The Clubhouse

This home, overlooking the fairways and surrounds of Sorrento Golf Club was designed for a couple planning to return to Australia after many years overseas. One of the clients grew up in an old Merchant Home on the site and holidayed there during childhood. Our response was to effectively create a luxury suite at the upper level, including an elevated garden and cantilevered pool. The home is constructed deep into the hillside with outstanding views of the golf course and beyond. We describe the architecture as a kind of sophisticated beach house which incorporates the kind of modern expectations, however, at a very basic level –this is a beach house, that incorporates cross ventilation pathways through it at both levels, with framed garden outlooks and a significant focus on the experience of natural light. Protected outdoor spaces are offered and emerging around the building is a landscape that extends the coastal dune flora typical of the area.

Whilst the setting represents the ideal coastal bush landscape, the scale of the site itself required a significant shift of material and earth.  We elected to back the house into the hillside where a deep light well reflects light and encourages fresh air through both levels.  A sense of opulence in finish has contributed to a sophisticated palette that lends an urban feel to the home, particularly its subterranean rooms, which are somewhat removed from the landscape.  From the upper level platform, one looks out to the landscape below and beyond, however, with the associated elevated garden and pool provide a protected landscape experience reached simply via a stroll across the first floor platform.

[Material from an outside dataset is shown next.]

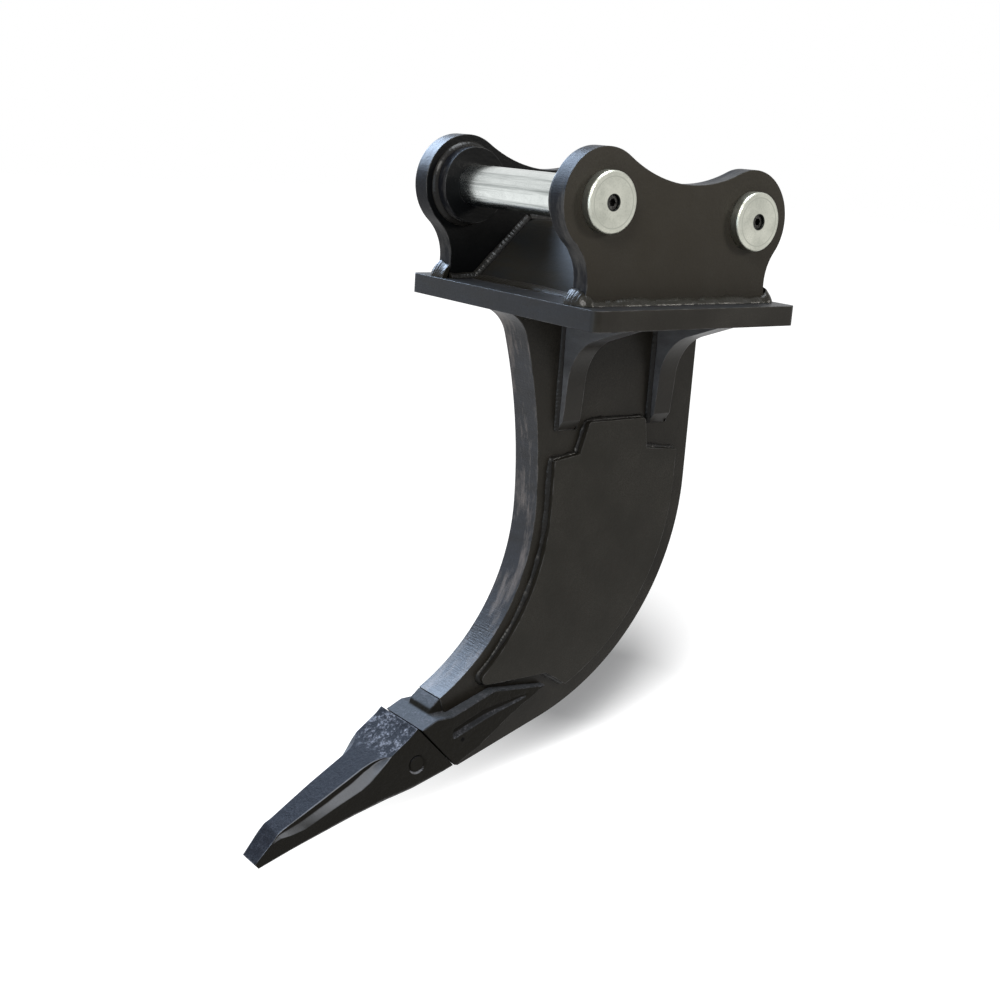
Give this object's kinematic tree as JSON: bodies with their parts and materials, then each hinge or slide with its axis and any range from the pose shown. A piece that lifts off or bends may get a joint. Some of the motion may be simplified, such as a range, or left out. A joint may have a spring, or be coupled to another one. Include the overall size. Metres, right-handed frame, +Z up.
{
  "type": "excavator ripper with shank and tooth",
  "caption": "Single-shank ripper for an excavator: two pin ears on a base plate, a curved blade with doubler plates below it, and a pinned cast tooth.",
  "frame": {"origin": "centre of the front pin, which the machine's arm carries", "axes": "+X along the pins towards the left ear, +Y from the front pin towards the rear pin (the tooth points to -Y), +Z up from the tooth towards the pins"},
  "size_m": [0.362, 0.634, 0.8442],
  "materials": {
    "black_paint": "satin",
    "zinc_plate": "satin",
    "cast_steel": "rough",
    "bolt_steel": "satin"
  },
  "bodies": {
    "root": {"adapter": "cast_steel", "base_plate": "black_paint", "brace": "black_paint", "brace_welds": "black_paint", "cap_bolts": "bolt_steel", "doubler_left": "black_paint", "doubler_right": "black_paint", "ear_left": "black_paint", "ear_right": "black_paint", "ear_weld_left": "black_paint", "ear_weld_right": "black_paint", "front_boss_left": "black_paint", "front_boss_right": "black_paint", "front_cap_left": "zinc_plate", "front_cap_right": "zinc_plate", "front_gusset_left": "black_paint", "front_gusset_right": "black_paint", "front_pin": "zinc_plate", "rear_boss_left": "black_paint", "rear_boss_right": "black_paint", "rear_cap_left": "zinc_plate", "rear_cap_right": "zinc_plate", "rear_gusset_left": "black_paint", "rear_gusset_right": "black_paint", "rear_pin": "zinc_plate", "shank": "black_paint", "tooth_pin": "bolt_steel", "tooth_pin_retainer": "bolt_steel", "tooth_point": "cast_steel"}
  },
  "joints": []
}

We have tried to create a home that is strong and light, open and protective.  Engaging with its surrounds at the discretion of its occupants.  The landscape is an extension of the coastal and also golf landscape, that reaches right up to and envelopes the home.  The use of timber externally as a primary material we felt was a further tool which, over time shall silver off encouraging the home to merge closer within its setting and as a way to reinforce the sense of this building being for the most part, a building that exists as part of its landscape and not just an object within it.